Constant-Time Aggregations with Star-Tree in OpenSearch
Session Abstract
Discover how OpenSearch breaks linear scaling. Inspired by Apache Pinot, the Star-Tree index moves performance dependency from document count to field cardinality. Learn how we extended Lucene’s DocValues to build multi-dimensional materialized views that deliver sub-second analytics on billion-scale datasets for observability workloads.
Session Description
Traditional distributed search engines face a significant bottleneck: aggregation latency scales linearly with document count. As datasets grow to billions of records, this “scan-on-query” model fails to meet real-time requirements. Inspired by Apache Pinot and star-cube research, OpenSearch introduced the Star-Tree index to decouple performance from raw data volume.
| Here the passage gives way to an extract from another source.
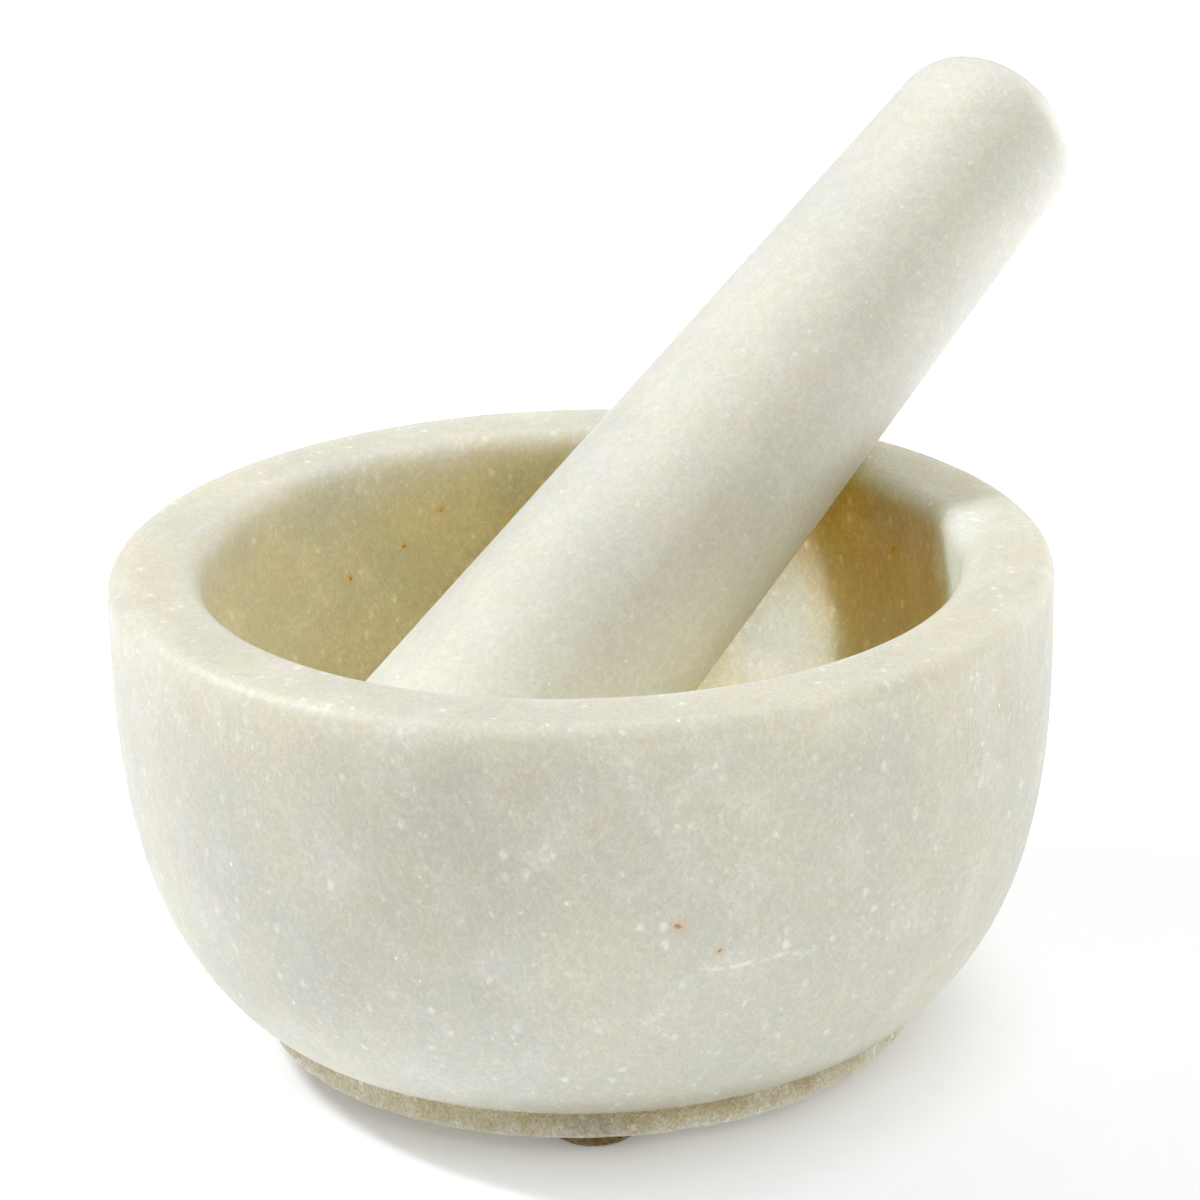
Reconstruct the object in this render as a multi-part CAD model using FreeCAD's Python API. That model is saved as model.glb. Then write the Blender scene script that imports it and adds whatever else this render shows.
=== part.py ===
import FreeCAD, Part
import math
import os

# A mortar and pestle, each turned from one block of marble. Lengths are in millimetres.
#
# Frame: +Z is up, and the origin is on the bowl's turning axis, at the plane that its
# bumpers stand on. The pestle rests in the bowl and leans over the rim towards +X, so the
# XZ plane cuts both pieces in half. The front is the -Y side.

# Bowl
BOWL_RADIUS = 73.0          # at the rim
BOWL_HEIGHT = 75.0          # marble only, from the foot's underside to the rim
WALL_AT_RIM = 14.5
FLOOR_THICKNESS = 18.0
RIM_OUTER_ROUND = 3.1
RIM_INNER_ROUND = 3.5

# Outside of the bowl: a quarter of a superellipse below a short upright band at the rim.
UPRIGHT_BAND = 3.0
OUTSIDE_REACH = 78.5        # how far below the band the whole quarter would reach
OUTSIDE_POWER = 3.12
OUTSIDE_END_HEIGHT = 7.6    # where the belly turns under to the foot

# Inside of the bowl: the same kind of curve, ending on the axis.
INNER_UPRIGHT_BAND = 4.0
INSIDE_POWER = 2.6

# Foot: a plain low ring that the belly meets in a soft crease.
FOOT_RADIUS = 52.0
FOOT_WALL_HEIGHT = 4.9
FOOT_EDGE_ROUND = 0.8
CREASE_ROUND = 1.2

# Self-adhesive bumpers under the foot
BUMPER_RADIUS = 7.0
BUMPER_HEIGHT = 2.3
BUMPER_EDGE_ROUND = 1.1
ADHESIVE_THICKNESS = 0.2
BUMPER_CIRCLE_RADIUS = 42.8
BUMPER_ANGLES = {
    "front_left": -138.0,
    "front_right": -42.0,
    "rear_right": 42.0,
    "rear_left": 138.0,
}

# Pestle: a plain taper with a round head and a rounded grip end. Distances along it are
# measured from the point where its axis crosses the plane of the rim.
PESTLE_LEAN = 29.0          # degrees above the horizontal
PESTLE_AXIS_AT_RIM = 23.8   # how far that crossing point is from the bowl's axis
PESTLE_RADIUS_AT_RIM = 18.9
PESTLE_TAPER = 0.035        # radius lost per unit of length towards the grip
HEAD_CENTRE_DEPTH = 61.0    # from the crossing point down to the centre of the round head
GRIP_LENGTH = 99.3          # from the crossing point up to the top of the grip
GRIP_END_ROUND = 10.0
GRIP_END_DOME_RADIUS = 60.0

FOOT_Z = BUMPER_HEIGHT + ADHESIVE_THICKNESS
RIM_Z = FOOT_Z + BOWL_HEIGHT
UP = FreeCAD.Vector(0, 0, 1)


def at(radius, height):
    """A point of a turned profile, drawn in the XZ plane."""
    return FreeCAD.Vector(radius, 0, height)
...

This session dives into the engineering behind this transition. We will explore how we extended Lucene’s DocValuesFormat to support multi-field materialized views directly within segment structures and shifted the performance dependency from total document count to the cardinality of indexed dimensions.
We will detail the implementation of “star nodes”—wildcard structures representing aggregates across all values of a dimension—and how they enable constant-time query pruning. Attendees will learn about the challenges of building a multi-field index in the single-field-centric ecosystems like Lucene, how to fine tune storage versus speed, and why this architectural shift achieved up to 1000x faster queries. Finally, we will discuss operational lessons learned, including limitations on why this structure is limited to append-only workloads and how it bridges the gap between traditional search and OLAP-style analytics.